Nach Abschluss der Tarifeinigung konzentrierten sich die Aktivitäten auf die kommunalen Krankenhäuser. Nach knapp acht Wochen Streikmaßnahmen einigte man sich am 17. August 2006 auf einen neuen Tarifvertrag für die Ärzte an städtischen und Kreiskrankenhäusern. Dieser hat deutlich bessere Regelungen zum Inhalt als der Tarifvertrag mit der TdL. Von der Ärzteschaft sehr begrüßt, stoßen die Inhalte nicht nur bei DGB-Gewerkschaften und den Krankenhausträgern auf Kritik.
Kritik
Nicht nur von Seiten der DGB-Gewerkschaften, insbesondere von der Gewerkschaft ver.di wird das Verhalten des Marburger Bund heftig kritisiert.

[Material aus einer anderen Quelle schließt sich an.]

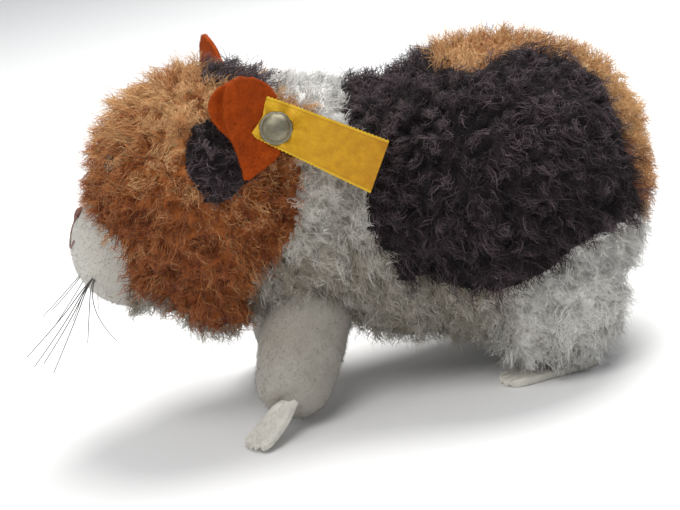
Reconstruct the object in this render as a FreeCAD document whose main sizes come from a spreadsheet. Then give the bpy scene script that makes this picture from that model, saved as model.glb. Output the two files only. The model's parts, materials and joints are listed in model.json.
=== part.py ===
"""Stuffed toy guinea pig of curly mohair plush, with felt ears and paws and a riveted ear tag.

The toy is laid out about the long axis of its trunk: X runs from the nose (-X) to the tail (+X),
-Y is the animal's left, +Z is up, and the axis itself is Y = Z = 0. The trunk is a head sphere, a neck
cylinder and a body sphere on that axis, covered with plush panels as thick as their pile and sewn together along
planes across the axis and seams along it. Angles round the trunk count from the top towards the left side.
Last of all the whole toy is pitched nose-up into its stance, with its soles on Z = 0.
"""

import FreeCAD, Part
import math
import os

import Sketcher

Vector = FreeCAD.Vector
Rotation = FreeCAD.Rotation
Placement = FreeCAD.Placement
X_AXIS, Y_AXIS, Z_AXIS = Vector(1, 0, 0), Vector(0, 1, 0), Vector(0, 0, 1)
ORIGIN = Vector(0, 0, 0)
LEFT, RIGHT = -1, 1
SIDES = (("left", LEFT), ("right", RIGHT))

# Alias, value in millimetres or degrees, and what it sizes.
SIZES = (
    ("head_radius", 35.5, "outside of the head's pile"),
    ("head_x", -41.0, "centre of the head"),
    ("body_radius", 42.0, "outside of the body's pile"),
    ("body_x", 33.0, "centre of the body"),
    ("neck_radius", 31.5, "outside of the neck's pile"),
    ("long_pile", 6.0, "backing and long curly pile"),
    ("short_pile", 2.5, "backing and short pile of the muzzle and legs"),
    ("snout_radius", 17.0, "outside of the snout's pile"),
    ("snout_sink", 10.9, "depth of the snout's centre in the head"),
    ("snout_drop", 37.6, "snout's centre below straight ahead of the head's"),
    ("muzzle_seam", -62.0, "seam round the muzzle"),
    ("crown_seam", -43.0, "front of the dark crown patch"),
    ("neck_seam", -22.5, "seam between head and neck"),
    ("saddle_seam", -3.5, "front of the dark saddle"),
    ("back_seam", 15.0, "front of the ginger back patch"),
    ("rump_seam", 64.0, "front of the rump panels"),
    ("bridge_angle", 75.0, "half the nose bridge, round the axis"),
    ("crown_angle", 25.0, "half the crown gusset"),
    ("back_angle", 27.0, "half the back patch"),
    ("rump_angle", 105.0, "half the ginger rump"),
    ("saddle_angle", 120.0, "lower edge of the saddle"),
    ("belly_angle", 150.0, "edge of the belly gusset and chin"),
    ("ear_patch_x", -38.0, "centre of the dark patch by the ear"),
    ("ear_patch_z", 14.0, "height of that patch"),
    ("ear_patch_radius", 8.5, "its radius"),
    ("haunch_radius", 18.0, "outside of the thigh's pile"),
    ("haunch_sink", 6.1, "depth of the thigh's centre in the body"),
    ("haunch_back", 24.7, "thigh's centre behind the middle of the body"),
    ("haunch_angle", 140.0, "thigh's centre round the axis from the top"),
    ("haunch_flat", 1.2, "depth of the flat that the hind foot is sewn to"),
    ("stance_pitch", 10.4, "nose-up pitch of the standing toy"),
    ("leg_x", -16.5, "shoulder pivot"),
    ("leg_y", 15.0, "shoulder pivot from the middle"),
    ("leg_z", -30.0, "shoulder pivot below the axis"),
    ("leg_top_radius", 11.5, "rounded top of the front leg"),
    ("leg_end_radius", 9.4, "rounded end of the front leg"),
    ("leg_lean", 8.0, "forward lean of the front leg"),
    ("leg_splay", 35.0, "outward lean of the front leg"),
    ("leg_gap", 0.5, "clearance round the top of the leg"),
    ("felt", 2.0, "thickness of the felt"),
    ("felt_gap", 0.35, "clearance between felt and pile"),
    ("paw_length", 22.6, "front paw, heel to toes"),
    ("paw_width", 10.0, "front paw"),
    ("paw_heel", 5.0, "heel behind the ankle"),
    ("paw_turn", 60.0, "front paws turn outwards from straight ahead"),
    ("foot_length", 27.0, "hind foot"),
    ("foot_width", 11.0, "hind foot"),
    ("foot_heel", 8.0, "heel behind the middle of the thigh"),
    ("foot_turn", 14.0, "hind feet turn outwards from straight ahead"),
    ("toe_cut", 2.6, "depth of the cuts between toes"),
    ("toe_cut_width", 0.9, "width of those cuts"),
    ("ear_height", 25.0, "ear, root to rounded top"),
    ("ear_width", 21.0, "ear at its widest"),
    ("ear_root_width", 7.0, "ear where it is pinched and sewn on"),
    ("left_ear_x", -31.0, "middle of the flattened left ear"),
    ("left_ear_angle", 72.0, "root of the left ear round the head"),
    ("right_ear_x", -34.0, "root of the standing right ear"),
    ("right_ear_angle", 62.0, "root of the right ear round the head"),
    ("right_ear_lean", 18.0, "forward lean of the right ear"),
    ("button_radius", 3.9, "ear button"),
    ("button_dome", 1.6, "height of its dome"),
    ("button_rim", 0.6, "thickness of its rim"),
    ("rivet_radius", 1.2, "rivet shank"),
    ("rivet_gap", 0.15, "clearance of the tag's hole round the shank"),
    ("washer_radius", 3.0, "clinched washer behind the ear"),
    ("washer", 0.5, "thickness of that washer"),
    ("button_back", 6.9, "button behind the middle of the ear"),
    ("button_up", 11.3, "button above the root of the ear"),
    ("tag_length", 31.5, "cloth tag"),
    ("tag_width", 13.3, "cloth tag"),
    ("tag_thickness", 0.6, "folded cloth of the tag"),
    ("tag_lead", 4.7, "tag's short end ahead of the button"),
    ("tag_droop", 23.0, "tag below the level"),
    ("tag_gap", 0.2, "clearance on both faces of the tag"),
    ("eye_radius", 3.4, "glass eye"),
    ("eye_x", -70.0, "eye along the axis"),
    ("eye_angle", 56.0, "eye round the head"),
    ("eye_wire_radius", 0.4, "wire behind the eye"),
    ("eye_wire_length", 12.0, "wire from the middle of the eye into the stuffing"),
    ("nose_width", 9.0, "embroidered nose"),
    ("nose_height", 5.5, "embroidered nose"),
    ("nose_depth", 1.4, "embroidered nose, from the pile"),
    ("nose_angle", 35.0, "nose above the middle of the snout"),
    ("mouth_length", 6.5, "mouth stitch below the nose"),
    ("lip_length", 5.0, "stitches to each side of the mouth"),
    ("lip_angle", 58.0, "those stitches from straight down"),
    ("thread_radius", 0.45, "embroidery thread"),
    ("whisker_radius", 0.16, "bristle"),
    ("whisker_bend", 60.0, "radius that a bristle is bent to"),
    ("whisker_spacing", 1.3, "between the roots of the bristles"),
    ("whisker_side", 49.0, "whiskers' root round the snout from straight ahead"),
    ("whisker_down", 24.0, "whiskers' root below the middle of the snout"),
    ("seam_stitches", 9, "stitches in the closing seam"),
    ("seam_pitch", 4.0, "between those stitches"),
    ("seam_stitch_length", 5.0, "one stitch across the seam"),
    ("seam_start", 0.0, "first stitch along the axis"),
)
VALUES = {alias: value for alias, value, _ in SIZES}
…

Es wird unterstellt, dass die herausgehobene Position der Ärzteschaft in den Kliniken dazu benutzt wird, überhöhte Gehaltsforderungen zu Lasten der anderen Berufgruppen in den Krankenhäusern zu stellen. Außerdem habe der Marburger Bund den Schutz der Ärztinnen und Ärzte vor überlangen Arbeitszeiten zu Gunsten von Geld aufgegeben. Eine Spaltung der Gewerkschaften in der Gesundheitsbranche führe zur Entsolidarisierung der Arbeitnehmerschaft. Dieser Darstellung der Gewerkschaften widerspricht der MB und die Mehrheit der angestellten und verbeamteten Ärztinnen und Ärzte. So halten sie der Gewerkschaft ver.di entgegen, dass sie in der Vergangenheit die Interessen der Ärzte verglichen mit den der anderen Berufsgruppen in den Kliniken nur unzureichend vertreten habe. Dies hätte in der Folge zu einem Realverlust der Arztgehälter geführt. Der Entzug der tariflichen Verhandlungsvollmacht wäre notwendig geworden, weil das Ergebnis des neuen Tarifvertrags für den Öffentlichen Dienst für ALLE Berufsgruppen, also auch für die Ärztinnen und Ärzte sehr negativ ausgefallen wäre.